Parkinson’s Law of Triviality
Also known as Bikeshedding, the tendency of a group to give equal weight to a trivial decision because it seems easier. Example: not working on the nuclear power station, instead designing a better bike shed.
Pessimism Bias
Also called Catastrophising, related but opposite to optimism bias, the tendency to overestimate the probability of a negative outcome.
Planning Fallacy
The tendency to underestimate completion times of a task.
Post-purchase Rationalization
The tendency to justify to oneself the validity of a purchase after the fact.
Pro-innovation Bias
The tendency to overestimate the positive impact of an invention or innovation and underestimate the limits of weaknesses of the invention or innovation.
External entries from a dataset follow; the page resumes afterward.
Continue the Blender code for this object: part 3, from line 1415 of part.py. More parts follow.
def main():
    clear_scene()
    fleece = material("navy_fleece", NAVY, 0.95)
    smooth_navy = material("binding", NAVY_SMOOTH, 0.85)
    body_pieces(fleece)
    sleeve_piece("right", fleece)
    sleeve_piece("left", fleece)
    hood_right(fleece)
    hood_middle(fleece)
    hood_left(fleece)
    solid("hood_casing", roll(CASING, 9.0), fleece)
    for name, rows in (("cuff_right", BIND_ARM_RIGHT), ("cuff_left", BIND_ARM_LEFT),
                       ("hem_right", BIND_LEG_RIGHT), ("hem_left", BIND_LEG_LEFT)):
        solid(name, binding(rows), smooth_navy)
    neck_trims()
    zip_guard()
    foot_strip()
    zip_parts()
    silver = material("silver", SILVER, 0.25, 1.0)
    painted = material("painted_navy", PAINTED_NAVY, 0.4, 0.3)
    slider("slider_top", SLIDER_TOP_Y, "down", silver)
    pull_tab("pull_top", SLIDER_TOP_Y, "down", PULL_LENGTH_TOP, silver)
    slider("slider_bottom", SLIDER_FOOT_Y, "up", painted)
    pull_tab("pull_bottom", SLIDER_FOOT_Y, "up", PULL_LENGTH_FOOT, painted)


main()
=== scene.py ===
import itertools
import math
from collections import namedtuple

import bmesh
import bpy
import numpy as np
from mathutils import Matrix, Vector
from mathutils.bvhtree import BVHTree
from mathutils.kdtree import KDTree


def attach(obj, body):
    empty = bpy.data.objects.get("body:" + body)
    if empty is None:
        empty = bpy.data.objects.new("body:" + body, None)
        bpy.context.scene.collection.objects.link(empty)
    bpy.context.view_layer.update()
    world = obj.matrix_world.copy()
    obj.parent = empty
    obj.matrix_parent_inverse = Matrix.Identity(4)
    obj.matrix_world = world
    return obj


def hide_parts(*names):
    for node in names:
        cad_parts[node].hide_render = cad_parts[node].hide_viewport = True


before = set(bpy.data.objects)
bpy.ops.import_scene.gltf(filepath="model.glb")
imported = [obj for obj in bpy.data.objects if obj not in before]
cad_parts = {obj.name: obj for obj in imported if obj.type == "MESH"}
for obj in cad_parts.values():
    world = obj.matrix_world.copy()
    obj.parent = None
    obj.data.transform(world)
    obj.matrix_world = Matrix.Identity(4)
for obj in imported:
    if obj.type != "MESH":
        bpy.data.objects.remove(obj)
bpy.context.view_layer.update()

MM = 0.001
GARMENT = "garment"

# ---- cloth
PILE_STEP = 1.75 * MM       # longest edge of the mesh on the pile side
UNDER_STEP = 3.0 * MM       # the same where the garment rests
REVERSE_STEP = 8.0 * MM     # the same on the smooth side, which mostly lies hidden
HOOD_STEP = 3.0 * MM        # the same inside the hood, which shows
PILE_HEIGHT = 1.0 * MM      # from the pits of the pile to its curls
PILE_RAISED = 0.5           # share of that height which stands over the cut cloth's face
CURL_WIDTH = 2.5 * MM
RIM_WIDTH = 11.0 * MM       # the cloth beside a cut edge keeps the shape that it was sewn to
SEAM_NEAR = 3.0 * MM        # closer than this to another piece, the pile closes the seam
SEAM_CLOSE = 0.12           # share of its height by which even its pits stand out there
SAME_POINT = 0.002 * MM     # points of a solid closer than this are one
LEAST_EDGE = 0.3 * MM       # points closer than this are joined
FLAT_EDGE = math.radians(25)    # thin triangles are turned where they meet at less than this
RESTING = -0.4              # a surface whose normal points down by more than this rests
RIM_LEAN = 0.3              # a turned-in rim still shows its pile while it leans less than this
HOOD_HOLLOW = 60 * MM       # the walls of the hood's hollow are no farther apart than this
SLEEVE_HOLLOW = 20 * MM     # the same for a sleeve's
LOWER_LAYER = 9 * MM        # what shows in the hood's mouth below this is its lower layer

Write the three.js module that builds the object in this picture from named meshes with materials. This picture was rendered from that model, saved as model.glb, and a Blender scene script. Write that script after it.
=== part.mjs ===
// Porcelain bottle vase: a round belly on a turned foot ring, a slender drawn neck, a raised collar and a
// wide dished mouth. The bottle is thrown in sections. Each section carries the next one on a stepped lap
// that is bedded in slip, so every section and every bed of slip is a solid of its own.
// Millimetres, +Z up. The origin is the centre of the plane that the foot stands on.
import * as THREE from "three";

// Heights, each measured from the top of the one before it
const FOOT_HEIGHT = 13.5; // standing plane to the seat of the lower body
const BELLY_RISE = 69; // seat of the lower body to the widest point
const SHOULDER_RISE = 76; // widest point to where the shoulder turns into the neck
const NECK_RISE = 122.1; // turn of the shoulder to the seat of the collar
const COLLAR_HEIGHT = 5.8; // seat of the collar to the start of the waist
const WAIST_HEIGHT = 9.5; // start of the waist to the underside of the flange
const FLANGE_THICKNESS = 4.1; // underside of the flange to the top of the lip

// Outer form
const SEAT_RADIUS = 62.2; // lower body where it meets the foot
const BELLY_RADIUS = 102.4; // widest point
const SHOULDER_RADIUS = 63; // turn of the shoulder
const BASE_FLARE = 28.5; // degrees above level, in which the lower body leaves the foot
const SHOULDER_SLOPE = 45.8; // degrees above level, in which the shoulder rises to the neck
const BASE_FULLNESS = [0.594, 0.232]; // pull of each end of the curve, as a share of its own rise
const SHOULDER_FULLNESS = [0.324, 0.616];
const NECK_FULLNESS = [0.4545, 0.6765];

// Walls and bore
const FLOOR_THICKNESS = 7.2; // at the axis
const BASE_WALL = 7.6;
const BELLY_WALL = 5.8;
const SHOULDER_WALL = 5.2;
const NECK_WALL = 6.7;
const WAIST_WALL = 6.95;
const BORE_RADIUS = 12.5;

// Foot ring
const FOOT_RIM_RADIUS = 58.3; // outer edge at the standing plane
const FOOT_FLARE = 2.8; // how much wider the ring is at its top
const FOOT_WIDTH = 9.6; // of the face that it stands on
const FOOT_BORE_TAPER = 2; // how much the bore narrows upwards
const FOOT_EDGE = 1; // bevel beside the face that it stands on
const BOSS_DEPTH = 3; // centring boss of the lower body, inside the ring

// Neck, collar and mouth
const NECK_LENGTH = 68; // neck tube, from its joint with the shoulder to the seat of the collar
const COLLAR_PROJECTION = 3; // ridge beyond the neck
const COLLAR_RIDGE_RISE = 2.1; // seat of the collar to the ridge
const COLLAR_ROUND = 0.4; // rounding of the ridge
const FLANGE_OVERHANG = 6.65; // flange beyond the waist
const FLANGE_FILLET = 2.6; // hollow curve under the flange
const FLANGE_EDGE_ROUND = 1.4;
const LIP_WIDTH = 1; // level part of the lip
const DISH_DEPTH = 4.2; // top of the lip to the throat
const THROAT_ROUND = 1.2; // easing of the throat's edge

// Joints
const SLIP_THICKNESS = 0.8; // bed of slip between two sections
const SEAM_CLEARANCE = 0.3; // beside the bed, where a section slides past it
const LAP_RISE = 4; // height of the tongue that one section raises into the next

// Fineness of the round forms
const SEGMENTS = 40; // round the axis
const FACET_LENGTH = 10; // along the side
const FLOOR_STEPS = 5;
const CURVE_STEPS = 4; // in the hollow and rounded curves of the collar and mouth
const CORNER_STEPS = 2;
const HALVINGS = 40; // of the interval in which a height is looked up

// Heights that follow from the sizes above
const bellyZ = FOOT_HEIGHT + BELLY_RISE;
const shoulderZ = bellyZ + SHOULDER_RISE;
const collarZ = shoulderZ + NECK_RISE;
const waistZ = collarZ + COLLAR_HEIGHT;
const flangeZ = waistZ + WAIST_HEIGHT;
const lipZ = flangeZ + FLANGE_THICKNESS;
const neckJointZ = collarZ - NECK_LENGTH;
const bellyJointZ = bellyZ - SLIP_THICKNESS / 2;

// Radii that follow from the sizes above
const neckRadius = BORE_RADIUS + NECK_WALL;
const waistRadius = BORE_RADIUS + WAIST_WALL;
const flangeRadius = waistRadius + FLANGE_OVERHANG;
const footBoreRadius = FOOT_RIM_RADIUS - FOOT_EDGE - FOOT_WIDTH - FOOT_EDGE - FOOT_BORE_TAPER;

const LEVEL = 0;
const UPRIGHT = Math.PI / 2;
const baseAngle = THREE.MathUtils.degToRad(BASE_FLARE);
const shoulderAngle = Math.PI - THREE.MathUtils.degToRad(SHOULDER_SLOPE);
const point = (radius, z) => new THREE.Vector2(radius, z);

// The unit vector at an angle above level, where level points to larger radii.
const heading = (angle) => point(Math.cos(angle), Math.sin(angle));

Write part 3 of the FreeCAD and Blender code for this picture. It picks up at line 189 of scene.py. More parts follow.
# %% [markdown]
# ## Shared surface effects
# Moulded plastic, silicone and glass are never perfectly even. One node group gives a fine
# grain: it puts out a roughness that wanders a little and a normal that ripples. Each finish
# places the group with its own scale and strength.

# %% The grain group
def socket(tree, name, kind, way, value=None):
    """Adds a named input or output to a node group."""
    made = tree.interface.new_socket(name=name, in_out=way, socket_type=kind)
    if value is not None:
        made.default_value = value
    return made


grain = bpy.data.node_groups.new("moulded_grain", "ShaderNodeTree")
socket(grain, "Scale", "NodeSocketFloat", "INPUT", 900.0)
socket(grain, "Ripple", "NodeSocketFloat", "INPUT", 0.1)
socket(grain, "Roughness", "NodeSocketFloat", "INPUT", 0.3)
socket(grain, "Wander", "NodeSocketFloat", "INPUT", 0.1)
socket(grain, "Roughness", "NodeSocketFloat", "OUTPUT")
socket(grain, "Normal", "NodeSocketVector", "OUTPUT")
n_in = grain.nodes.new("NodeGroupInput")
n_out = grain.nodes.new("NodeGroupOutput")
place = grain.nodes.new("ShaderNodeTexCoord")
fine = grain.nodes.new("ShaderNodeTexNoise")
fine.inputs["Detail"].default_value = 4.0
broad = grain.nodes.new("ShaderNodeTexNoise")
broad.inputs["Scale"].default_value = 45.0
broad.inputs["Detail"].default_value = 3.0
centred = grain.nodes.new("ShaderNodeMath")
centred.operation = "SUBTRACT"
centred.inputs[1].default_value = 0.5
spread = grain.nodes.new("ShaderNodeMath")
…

Frequently seen in the media.
Pseudocertainty Effect
The tendency to avoid risk when the outcome is seen as positive, but the increase in risk when the outcome is seen as negative.
Reactance
Used in Reverse Psychology, the tendency to do the opposite of the recommended action in an effort to express personal power.
Reactive Devaluation
The tendency to devalue a proposal or plan due to the source being with a perceive adversarial person or association.
Recency Illusion
The mistaken belief that things recently noticed must be new, rather than previously unknown.
Restraint Bias
The overestimation of one’s ability to be restrained in the face of temptation.
Rhyme as Reason Effect
The overestimation of accuracy of a statement that includes a rhyme.
Risk Compensation
Also known as the Peltzman effect, the tendency to take greater risks when the perception of safety increases. Example, driving faster because the car contains air bags.
Selective Perception
The tendency of expectations to affect perception. One does not see what one isn’t expecting, but does see what one expects.
Semmelweis Reflex
The tendency to reject new evidence that conflicts with an established paradigm.
Social Comparison Bias
The tendency to chose people to join one’s own group that don’t compete with one’s perceived strengths.
Social Desirability Bias
The tendency to overreport one’s own socially acceptable traits, aspects and behaviours, and underreport socially undesired traits, aspects and behaviours.
Status Quo Bias
The tendency to favour things that promote a continuation of the status quo, that is, keeping things the same rather than promoting change.
Stereotyping
The tendency to expect an individual to reflect traits attributed to a group the individual is categorised as.
Subadditivity Effect
The tendency to underestimate the probability of the whole of something compared to the sum of the probability of its parts.
Subjective Validation
The tendency to believe that something is true regardless of the evidence because of a belief system, and or the tendency to believe a connection between things due to a belief system regardless of the evidence.
Survivorship Bias
The tendency to perceive the survivors of something and ignoring those who did not survive.
Time-saving Bias
The tendency people have of estimating time based on the nominal change in speed rather than the ratio of the change in speed. For example, increasing speed from 25 km/h to 50 km/h will save more time in a 100 km journey than increasing speed from 75 km/h to 100 km/h. Both have an increase in speed of 25 km/h, but the first halves the time it takes to get to 100 km (2 hour saving – 2 hours instead of 4 hours travel), while the second has a much smaller gain (20 minutes – 1 hour 20 vs 1 hour).
Unit Bias
The tendency to want to achieve the next unit in a task rather than stopping part way through.
Weber–Fechner Law
Describes the difficulty people have in comparing small differences in large quantities.
Well Travelled Road Effect
The tendency to underestimation of time taken or difficulty travelling familiar routes over the unfamiliar routes, hence a resistance to change even though gains are available.
Zero-risk Bias
Related to the Time-saving Bias, the tendency to want to reduce a small risk to zero rather than a large risk to low risk.
Zero-sum heuristic
The tendency to mistake a situation for a zero-sum situation (finite resources) when it is not (infinite resources). A zero-sum situation is where a finite resource is divided up for all participants, thus the more one has the less another has or the rest have depending on the number of participants.